(Stored items)
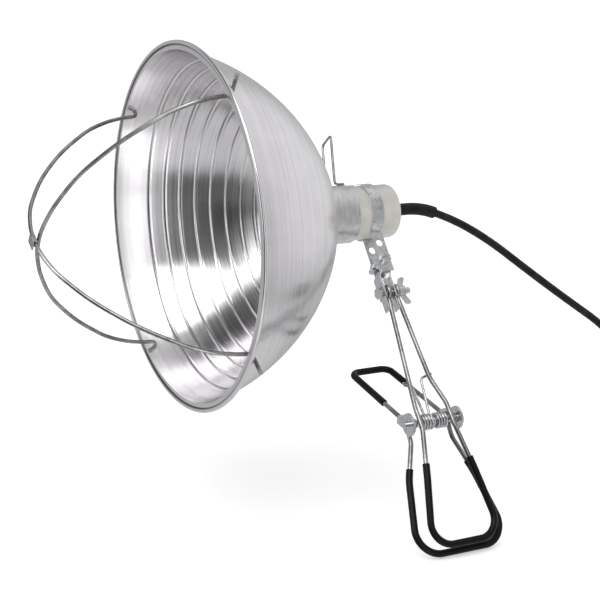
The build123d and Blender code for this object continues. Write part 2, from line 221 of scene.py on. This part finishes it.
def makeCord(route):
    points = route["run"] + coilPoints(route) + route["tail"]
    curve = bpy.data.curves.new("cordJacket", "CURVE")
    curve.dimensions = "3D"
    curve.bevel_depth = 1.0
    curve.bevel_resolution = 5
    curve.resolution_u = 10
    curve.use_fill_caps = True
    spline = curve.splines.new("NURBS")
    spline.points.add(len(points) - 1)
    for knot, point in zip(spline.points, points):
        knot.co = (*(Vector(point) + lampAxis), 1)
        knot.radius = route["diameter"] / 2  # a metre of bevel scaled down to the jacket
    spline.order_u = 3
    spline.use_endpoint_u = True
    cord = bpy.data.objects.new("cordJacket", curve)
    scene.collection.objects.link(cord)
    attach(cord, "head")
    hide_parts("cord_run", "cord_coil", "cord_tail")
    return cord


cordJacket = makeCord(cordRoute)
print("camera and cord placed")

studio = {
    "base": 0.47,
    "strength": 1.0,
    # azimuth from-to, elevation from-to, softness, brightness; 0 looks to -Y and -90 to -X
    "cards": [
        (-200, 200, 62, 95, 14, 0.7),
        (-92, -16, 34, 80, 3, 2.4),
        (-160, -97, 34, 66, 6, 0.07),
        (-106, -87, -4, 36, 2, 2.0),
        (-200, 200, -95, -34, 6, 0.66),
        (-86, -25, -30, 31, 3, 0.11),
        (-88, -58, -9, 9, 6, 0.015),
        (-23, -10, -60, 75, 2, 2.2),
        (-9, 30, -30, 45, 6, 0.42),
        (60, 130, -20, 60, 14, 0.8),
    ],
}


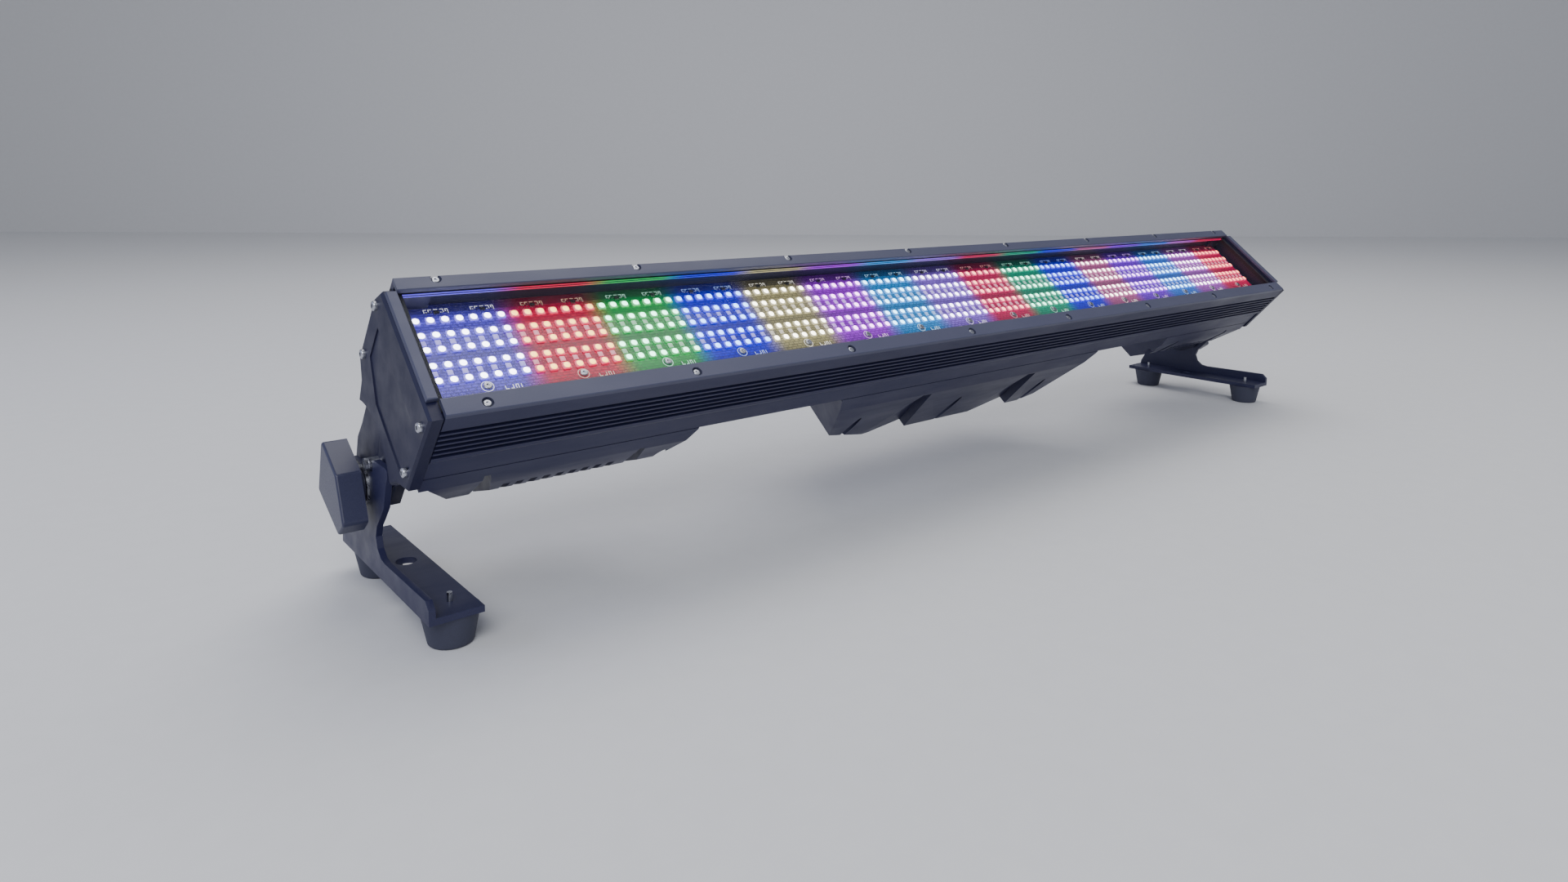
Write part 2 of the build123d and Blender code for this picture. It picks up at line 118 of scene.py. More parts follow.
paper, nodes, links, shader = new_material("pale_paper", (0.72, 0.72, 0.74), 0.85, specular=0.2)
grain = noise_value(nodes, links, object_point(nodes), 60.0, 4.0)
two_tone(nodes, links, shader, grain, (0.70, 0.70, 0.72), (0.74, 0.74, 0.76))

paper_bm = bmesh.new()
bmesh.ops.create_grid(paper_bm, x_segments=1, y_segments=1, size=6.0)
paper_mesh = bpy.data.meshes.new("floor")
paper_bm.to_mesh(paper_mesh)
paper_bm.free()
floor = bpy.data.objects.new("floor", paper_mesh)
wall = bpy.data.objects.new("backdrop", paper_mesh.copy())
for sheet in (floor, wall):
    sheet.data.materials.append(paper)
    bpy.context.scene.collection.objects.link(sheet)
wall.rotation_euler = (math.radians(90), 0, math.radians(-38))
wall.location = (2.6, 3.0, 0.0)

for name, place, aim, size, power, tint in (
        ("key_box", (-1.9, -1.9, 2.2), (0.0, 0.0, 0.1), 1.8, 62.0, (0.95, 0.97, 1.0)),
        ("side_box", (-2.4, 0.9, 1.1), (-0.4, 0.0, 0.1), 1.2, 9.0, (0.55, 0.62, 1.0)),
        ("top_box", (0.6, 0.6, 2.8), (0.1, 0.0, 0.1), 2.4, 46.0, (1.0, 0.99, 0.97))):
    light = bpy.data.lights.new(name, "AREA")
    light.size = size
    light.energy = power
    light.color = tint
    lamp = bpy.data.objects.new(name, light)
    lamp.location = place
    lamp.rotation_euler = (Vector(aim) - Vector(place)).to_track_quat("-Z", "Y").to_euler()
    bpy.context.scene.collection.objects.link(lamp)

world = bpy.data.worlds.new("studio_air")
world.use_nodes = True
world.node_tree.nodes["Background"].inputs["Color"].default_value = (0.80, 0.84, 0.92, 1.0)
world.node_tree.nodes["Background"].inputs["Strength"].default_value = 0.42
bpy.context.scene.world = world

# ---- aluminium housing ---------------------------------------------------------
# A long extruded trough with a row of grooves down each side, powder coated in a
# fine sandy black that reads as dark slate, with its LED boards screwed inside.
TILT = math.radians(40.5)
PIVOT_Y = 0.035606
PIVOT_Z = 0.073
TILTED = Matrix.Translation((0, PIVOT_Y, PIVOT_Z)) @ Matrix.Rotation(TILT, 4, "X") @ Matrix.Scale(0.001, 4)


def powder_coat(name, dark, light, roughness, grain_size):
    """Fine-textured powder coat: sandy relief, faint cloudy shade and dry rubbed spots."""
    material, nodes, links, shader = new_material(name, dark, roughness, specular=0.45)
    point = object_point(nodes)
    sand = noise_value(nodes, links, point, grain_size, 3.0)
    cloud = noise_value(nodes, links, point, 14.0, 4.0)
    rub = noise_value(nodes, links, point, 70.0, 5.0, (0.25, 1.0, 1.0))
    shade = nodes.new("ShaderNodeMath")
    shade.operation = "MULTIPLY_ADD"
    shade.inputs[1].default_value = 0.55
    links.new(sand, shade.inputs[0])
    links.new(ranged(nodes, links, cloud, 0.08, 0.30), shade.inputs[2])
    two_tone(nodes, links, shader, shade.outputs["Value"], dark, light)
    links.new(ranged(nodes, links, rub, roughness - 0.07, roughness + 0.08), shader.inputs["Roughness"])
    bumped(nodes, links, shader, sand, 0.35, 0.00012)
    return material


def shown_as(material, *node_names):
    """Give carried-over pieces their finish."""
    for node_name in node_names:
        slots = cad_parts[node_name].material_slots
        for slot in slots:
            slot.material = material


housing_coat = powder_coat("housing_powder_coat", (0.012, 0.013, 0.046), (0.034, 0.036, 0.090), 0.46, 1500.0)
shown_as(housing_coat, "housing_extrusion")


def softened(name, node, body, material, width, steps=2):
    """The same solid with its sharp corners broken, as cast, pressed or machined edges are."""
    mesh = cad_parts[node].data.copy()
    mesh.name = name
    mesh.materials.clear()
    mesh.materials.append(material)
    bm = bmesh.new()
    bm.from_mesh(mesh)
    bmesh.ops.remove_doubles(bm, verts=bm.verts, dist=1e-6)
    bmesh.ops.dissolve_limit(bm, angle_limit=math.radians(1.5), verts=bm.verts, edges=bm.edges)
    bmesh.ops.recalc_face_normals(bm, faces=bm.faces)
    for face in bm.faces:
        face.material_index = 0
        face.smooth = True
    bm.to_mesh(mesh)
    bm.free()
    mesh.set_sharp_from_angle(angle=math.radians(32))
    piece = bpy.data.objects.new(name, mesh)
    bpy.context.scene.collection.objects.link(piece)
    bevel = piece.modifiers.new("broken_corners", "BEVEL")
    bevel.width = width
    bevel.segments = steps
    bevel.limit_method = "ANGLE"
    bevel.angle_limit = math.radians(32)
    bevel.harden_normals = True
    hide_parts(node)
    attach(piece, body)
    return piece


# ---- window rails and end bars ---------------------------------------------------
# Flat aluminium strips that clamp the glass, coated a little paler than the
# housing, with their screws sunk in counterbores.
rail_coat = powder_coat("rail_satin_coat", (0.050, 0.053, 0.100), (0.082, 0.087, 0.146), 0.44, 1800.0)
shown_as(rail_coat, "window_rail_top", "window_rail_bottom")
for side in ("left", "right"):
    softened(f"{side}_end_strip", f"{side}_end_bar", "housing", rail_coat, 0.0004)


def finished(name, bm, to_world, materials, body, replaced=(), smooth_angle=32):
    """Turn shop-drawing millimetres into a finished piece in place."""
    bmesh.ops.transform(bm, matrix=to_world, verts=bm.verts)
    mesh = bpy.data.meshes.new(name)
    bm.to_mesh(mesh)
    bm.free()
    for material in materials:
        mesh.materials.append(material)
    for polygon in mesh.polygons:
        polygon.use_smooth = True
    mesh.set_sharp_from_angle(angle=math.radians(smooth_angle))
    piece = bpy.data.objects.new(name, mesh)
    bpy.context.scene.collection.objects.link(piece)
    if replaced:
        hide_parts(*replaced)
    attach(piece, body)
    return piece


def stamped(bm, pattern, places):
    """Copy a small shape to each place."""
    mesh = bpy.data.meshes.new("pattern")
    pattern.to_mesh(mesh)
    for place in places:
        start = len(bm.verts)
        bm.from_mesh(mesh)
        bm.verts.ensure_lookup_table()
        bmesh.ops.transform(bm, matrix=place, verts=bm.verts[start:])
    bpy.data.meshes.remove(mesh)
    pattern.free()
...
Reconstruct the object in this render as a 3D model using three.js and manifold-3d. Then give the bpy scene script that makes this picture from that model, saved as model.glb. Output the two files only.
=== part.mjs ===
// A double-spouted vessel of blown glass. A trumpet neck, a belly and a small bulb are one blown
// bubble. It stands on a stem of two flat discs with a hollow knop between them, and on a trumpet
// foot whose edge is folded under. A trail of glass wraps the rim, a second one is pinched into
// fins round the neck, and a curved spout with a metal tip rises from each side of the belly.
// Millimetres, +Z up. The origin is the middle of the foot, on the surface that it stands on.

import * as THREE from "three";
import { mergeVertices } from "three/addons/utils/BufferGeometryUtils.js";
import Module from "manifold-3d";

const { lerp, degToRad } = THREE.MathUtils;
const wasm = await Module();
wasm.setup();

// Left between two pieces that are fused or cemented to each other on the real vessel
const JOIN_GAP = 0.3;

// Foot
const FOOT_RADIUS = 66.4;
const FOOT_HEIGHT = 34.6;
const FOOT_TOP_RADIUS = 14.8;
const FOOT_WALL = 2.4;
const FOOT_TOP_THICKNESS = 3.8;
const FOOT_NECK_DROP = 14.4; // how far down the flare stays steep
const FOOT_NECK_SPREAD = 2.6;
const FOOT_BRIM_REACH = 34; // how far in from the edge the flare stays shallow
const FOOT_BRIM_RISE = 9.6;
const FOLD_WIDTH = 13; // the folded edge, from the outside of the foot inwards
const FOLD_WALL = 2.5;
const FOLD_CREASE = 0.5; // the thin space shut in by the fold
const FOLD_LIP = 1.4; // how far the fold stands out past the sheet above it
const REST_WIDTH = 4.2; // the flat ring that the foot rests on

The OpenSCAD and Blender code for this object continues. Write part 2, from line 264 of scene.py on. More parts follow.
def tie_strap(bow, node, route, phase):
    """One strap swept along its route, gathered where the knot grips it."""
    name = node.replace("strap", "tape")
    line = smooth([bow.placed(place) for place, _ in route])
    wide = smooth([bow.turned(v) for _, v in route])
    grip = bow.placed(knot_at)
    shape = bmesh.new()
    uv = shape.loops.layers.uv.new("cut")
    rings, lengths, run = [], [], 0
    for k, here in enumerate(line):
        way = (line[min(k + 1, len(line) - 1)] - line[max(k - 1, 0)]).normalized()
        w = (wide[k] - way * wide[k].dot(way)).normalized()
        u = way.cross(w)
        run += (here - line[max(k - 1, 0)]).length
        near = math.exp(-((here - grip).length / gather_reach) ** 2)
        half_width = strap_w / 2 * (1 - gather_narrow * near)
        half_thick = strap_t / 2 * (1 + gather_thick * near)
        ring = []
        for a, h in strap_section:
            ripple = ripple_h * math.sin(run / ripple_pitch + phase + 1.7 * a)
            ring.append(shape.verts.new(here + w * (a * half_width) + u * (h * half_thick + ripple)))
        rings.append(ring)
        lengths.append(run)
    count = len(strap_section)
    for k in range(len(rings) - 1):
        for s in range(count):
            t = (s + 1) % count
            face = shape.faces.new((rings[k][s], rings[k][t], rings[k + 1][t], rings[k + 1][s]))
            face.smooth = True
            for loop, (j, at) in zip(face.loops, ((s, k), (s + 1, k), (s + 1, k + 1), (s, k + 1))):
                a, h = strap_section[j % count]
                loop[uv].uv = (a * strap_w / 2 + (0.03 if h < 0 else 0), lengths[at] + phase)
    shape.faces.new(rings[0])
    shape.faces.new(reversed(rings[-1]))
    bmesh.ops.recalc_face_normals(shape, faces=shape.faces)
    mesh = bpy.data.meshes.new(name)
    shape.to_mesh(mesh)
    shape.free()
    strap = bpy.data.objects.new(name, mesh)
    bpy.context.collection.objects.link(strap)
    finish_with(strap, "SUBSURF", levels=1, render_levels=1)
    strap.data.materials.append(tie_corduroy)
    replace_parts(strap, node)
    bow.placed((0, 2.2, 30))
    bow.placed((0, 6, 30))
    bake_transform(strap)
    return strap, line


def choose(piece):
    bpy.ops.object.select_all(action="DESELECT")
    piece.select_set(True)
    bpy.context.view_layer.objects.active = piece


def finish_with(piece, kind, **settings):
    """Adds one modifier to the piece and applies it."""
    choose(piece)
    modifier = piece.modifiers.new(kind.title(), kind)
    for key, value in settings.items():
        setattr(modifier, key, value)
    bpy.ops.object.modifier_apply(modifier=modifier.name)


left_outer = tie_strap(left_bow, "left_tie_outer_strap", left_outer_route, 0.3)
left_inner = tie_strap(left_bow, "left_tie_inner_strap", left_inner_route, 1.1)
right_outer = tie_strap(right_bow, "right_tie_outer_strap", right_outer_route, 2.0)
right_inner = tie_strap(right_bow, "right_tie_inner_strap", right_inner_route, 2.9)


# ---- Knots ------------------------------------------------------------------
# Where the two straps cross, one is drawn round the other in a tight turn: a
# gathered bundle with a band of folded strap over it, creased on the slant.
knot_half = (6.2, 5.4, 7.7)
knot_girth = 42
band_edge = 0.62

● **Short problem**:
In the listing above, find the lines holding the word "Blender" and copy them.

● **Task response**:
The build123d and Blender code for this object continues. Write part 2, from line 221 of scene.py on. This part finishes it.
Write part 2 of the build123d and Blender code for this picture. It picks up at line 118 of scene.py. More parts follow.
The OpenSCAD and Blender code for this object continues. Write part 2, from line 264 of scene.py on. More parts follow.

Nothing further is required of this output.